Prenatal Tests in the Last Trimester

Prenatal Tests in the Last TrimesterPrenatal tests can help bring some peace of mind to expecting mothers who are starting to feel anxious during the third trimester. More importantly, these provide important information about the mother and baby’s health which can help the doctor make informed decisions to ensure their safety and well-being. Here are some tests during pregnancy that are particularly done in the last three months before the big delivery.


Fetal Fibronectin (fFN) Testing

Prenatal testing can save lives and fFN Testing is among these as it helps determine whether there is a greater risk than usual of the baby being born before he reaches full term. Fetal fibronectin is a protein that helps the amniotic sac attach itself to your uterus by acting like a glue. This protein is produced by the fetal membrane during early pregnancy (up until your 22nd week) and towards the end of your pregnancy. If there is more than a small amount of the protein found in your vaginal secretions, this may indicate that the glue is disintegrating. Thus, your chances of going into labor and giving birth before your 37thweek are higher.
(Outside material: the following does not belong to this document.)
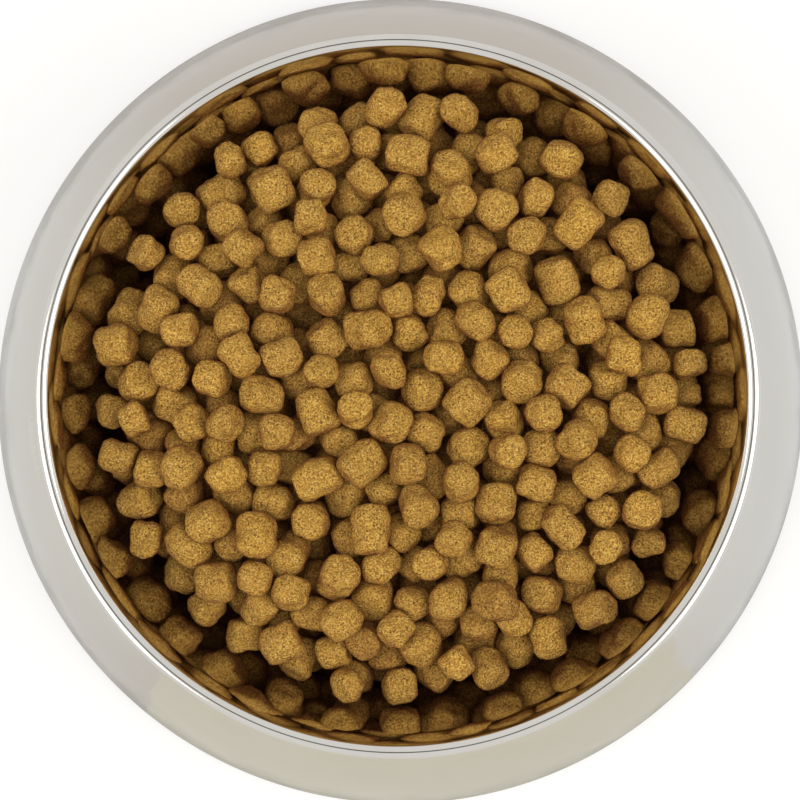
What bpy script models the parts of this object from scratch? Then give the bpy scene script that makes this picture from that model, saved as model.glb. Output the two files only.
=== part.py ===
"""A wide-based steel feeding bowl with a heap of dry kibble. Metres, +Z up, base centre at the origin."""

import math
import random

import bmesh
import bpy
import numpy as np
from mathutils import Vector
from mathutils.geometry import delaunay_2d_cdt

MM = 0.001

# The bowl is one pressed sheet: pan, wall that flares to a rolled lip, skirt and turned-in foot.
SHEET = 0.8 * MM
BOWL_HEIGHT = 60.0 * MM
OPENING_RADIUS = 80.0 * MM
BASE_RADIUS = 102.2 * MM
LIP_BEND = 1.8 * MM
LIP_LEAN = math.radians(24.0)
FLARE_BEND = 35.0 * MM
WALL_LEAN = math.radians(12.0)
PAN_FLOOR = 7.5 * MM
PAN_CORNER = 14.0 * MM
FOOT_BEND = 1.6 * MM
FOOT_FLANGE = 4.6 * MM
TURN_STEPS = 60
CORNER_STEPS = 12
FLARE_STEPS = 6

# The rubber ring sits under the turned-in foot and carries the bowl.
RING_INSET = 1.0 * MM
RING_WIDTH = 4.8 * MM
RING_HEIGHT = 2.2 * MM
RING_EDGE = 0.5 * MM
SEAT_GAP = 0.3 * MM

# Each kibble is a short eight-sided cylinder with a chamfer round both ends.
KIBBLE_SMALLEST = 3.9 * MM
KIBBLE_LARGEST = 5.0 * MM
KIBBLE_SHORTEST = 0.78
KIBBLE_LONGEST = 1.12
KIBBLE_CHAMFER = 0.32
KIBBLE_SIDES = 8

# The heap is laid on a height map, one kibble at a time. It falls off towards the wall.
CELL = 0.4 * MM
MAP_MARGIN = 15.0 * MM
OUTSIDE_HEIGHT = 1000.0 * MM
AIR_ROUND = 0.17 * MM
WALL_CLEARANCE = 0.35 * MM
HEAP_FROM_LIP = (12.0 * MM, 18.0 * MM, 26.0 * MM, 46.0 * MM, 80.0 * MM)
HEAP_BELOW_LIP = (22.5 * MM, 18.5 * MM, 15.6 * MM, 13.3 * MM, 12.3 * MM)
DROP_TRIES = 8
ROLL_STEPS = 4
MISSES = 90
SEED = 11
DECIMALS = 8
STEEPEST = 0.001

# What lies open on the heap is loose, and what is tucked in is one bed.
LOOSE_COUNT = 40
LOOSE_SHARE = 0.93
LOOSE_CLEARANCE = 0.45 * MM
PIT_CORNERS = 5
PIT_MARGIN = 0.6 * MM
PIT_DROP = 0.72 * MM
SEEN_LEAST = 40.0 * MM * MM
BED_SIDES = 6
BED_SINK = 0.2
BED_EDGE_DROP = 3.0 * MM
BED_CLEARANCE = 0.5 * MM
BED_STEPS = 30
BED_LEVELS = 3
SKIN_SAMPLES = 14
SAME_PLACE = 0.001 * MM
BED_SCALE = 0.94
PLAIN_SHARE = 0.6
PLAIN_SCALE = 0.86


def remove_all():
    for obj in list(bpy.data.objects):
        bpy.data.objects.remove(obj, do_unlink=True)
    for collection in list(bpy.data.collections):
        bpy.data.collections.remove(collection)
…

fFN Testing is one of the less common prenatal tests for women in their third trimester, usually between weeks 24 and 35 as it is only performed if the doctor has reason to believe that a mother may be going into labor prematurely. If a mother has had a preterm delivery in the past, this prenatal testing procedure may be performed as early as the 22nd week. It may be repeated after two weeks, though, as results are only valid for a limited period of time.


Third Trimester Hemoglobin and Hematocrit (H&H)

Pregnant women need sufficient stores of iron to be healthy as this is so easily depleted during this period. One of the tests during pregnancy, H&H, helps determine if there is a deficiency that needs to be addressed. Iron deficiency during pregnancy increases your chances of having a preterm delivery or your baby having a low birth weight. Your baby?s chances of developing anemia during his infancy increase as well. Anemia caused by iron deficiency can also affect your health during pregnancy; you will feel more tired than usual and your body will have a hard time fighting off infections. If the expecting mother is indeed shown to be anemic, iron supplements can then be provided to help keep both mother and child healthy. This test is commonly performed starting on the 28th week of pregnancy.


Group B Strep

This may sound like one of the more daunting prenatal tests, but it actually checks for the presence of a kind of bacteria known as Group B (beta-hemolytic) streptococcus. Otherwise referred to as GBS, it is usually not a cause for alarm as less than 1% of babies born to 100 women with the bacteria are infected with early onset GBS disease. However, this disease is a life-threatening illness as it can result in sepsis, meningitis, and pneumonia in infected babies. Prenatal testing for GBS usually takes place between the 35th and 37th week and will help determine whether or not antibiotics are required during labor.


The third trimester can be a trying, tense, and exciting time all at once. To rule out any health risks, the doctor will usually check for infections, symptoms of preeclampsia, and other such conditions. If you are in your third trimester, don’t let these prenatal tests worry you. Instead, take them for what they are: helpful tools to help ensure that both you and your little bundle of joy are kept as healthy as possible at a time when you absolutely need it most.